Get an array with the cumulative max computed at every element.

pub fn product(self) -> Expr

Get the product aggregation of an expression.

pub fn round(self, decimals: u32) -> Expr

Round underlying floating point array to given decimal numbers.

pub fn round_sig_figs(self, digits: i32) -> Expr

Round to a number of significant figures.

pub fn floor(self) -> Expr

Floor underlying floating point array to the lowest integers smaller or equal to the float value.

pub fn pi() -> Expr

Constant Pi

pub fn ceil(self) -> Expr

Ceil underlying floating point array to the highest integers smaller or equal to the float value.

pub fn clip(self, min: Expr, max: Expr) -> Expr

Clip underlying values to a set boundary.

pub fn clip_max(self, max: Expr) -> Expr

Clip underlying values to a set boundary.

pub fn clip_min(self, min: Expr) -> Expr

Clip underlying values to a set boundary.

pub fn abs(self) -> Expr

Convert all values to their absolute/positive value.

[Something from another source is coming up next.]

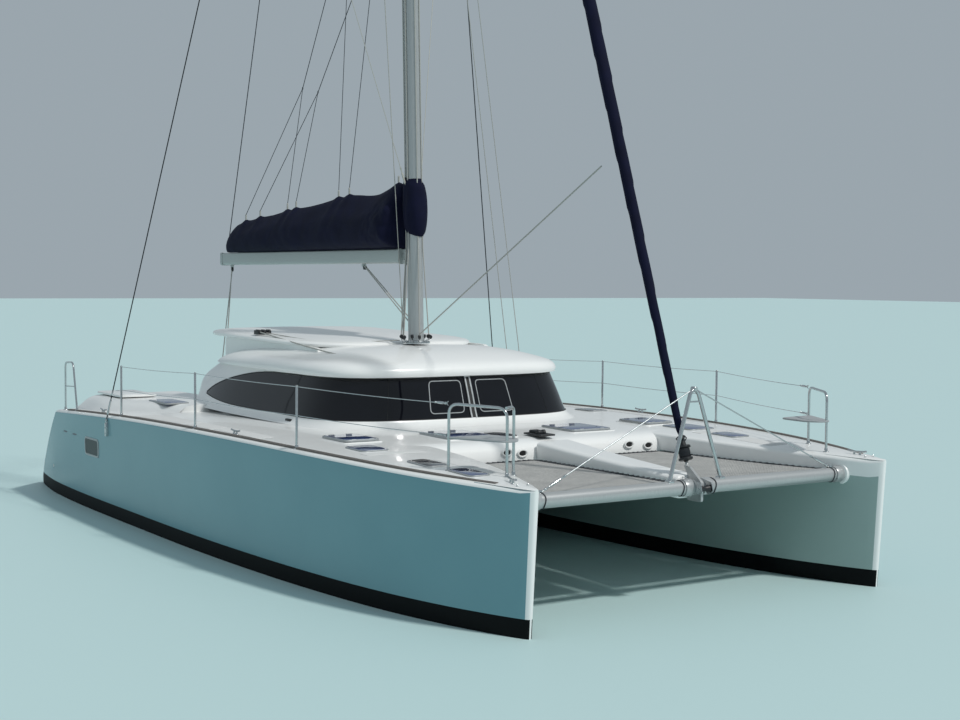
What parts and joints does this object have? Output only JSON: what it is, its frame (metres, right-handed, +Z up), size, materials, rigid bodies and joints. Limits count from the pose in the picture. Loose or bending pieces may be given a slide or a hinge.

pub fn over<E, IE>(self, partition_by: E) -> Expr

where E: AsRef<[IE]>, IE: Into<Expr> + Clone,

Apply window function over a subgroup. This is similar to a group_by + aggregation + self join. Or similar to window functions in Postgres.

Example

#[macro_use] extern crate polars_core;
use polars_core::prelude::*;
use polars_lazy::prelude::*;

fn example() -> PolarsResult<()> {
    let df = df! {
            "groups" => &[1, 1, 2, 2, 1, 2, 3, 3, 1],
            "values" => &[1, 2, 3, 4, 5, 6, 7, 8, 8]
        }?;

    let out = df
     .lazy()
     .select(&[
         col("groups"),
         sum("values").over([col("groups")]),
     ])
     .collect()?;
    println!("{}", &out);
    Ok(())
}

Outputs:

╭────────┬────────╮
│ groups ┆ values │
│ ---    ┆ ---    │
│ i32    ┆ i32    │
╞════════╪════════╡
│ 1      ┆ 16     │
│ 1      ┆ 16     │
│ 2      ┆ 13     │
│ 2      ┆ 13     │
│ …      ┆ …      │
│ 1      ┆ 16     │
│ 2      ┆ 13     │
│ 3      ┆ 15     │
│ 3      ┆ 15     │
│ 1      ┆ 16     │
╰────────┴────────╯

pub fn over_with_options<E, IE>( self, partition_by: E, order_by: Option<(E, SortOptions)>, options: WindowMapping, ) -> Expr

where E: AsRef<[IE]>, IE: Into<Expr> + Clone,

pub fn rolling(self, options: RollingGroupOptions) -> Expr

pub fn fill_null<E>(self, fill_value: E) -> Expr

where E: Into<Expr>,

Replace the null values by a value.

pub fn fill_null_with_strategy(self, strategy: FillNullStrategy) -> Expr

pub fn fill_nan<E>(self, fill_value: E) -> Expr

where E: Into<Expr>,

Replace the floating point NaN values by a value.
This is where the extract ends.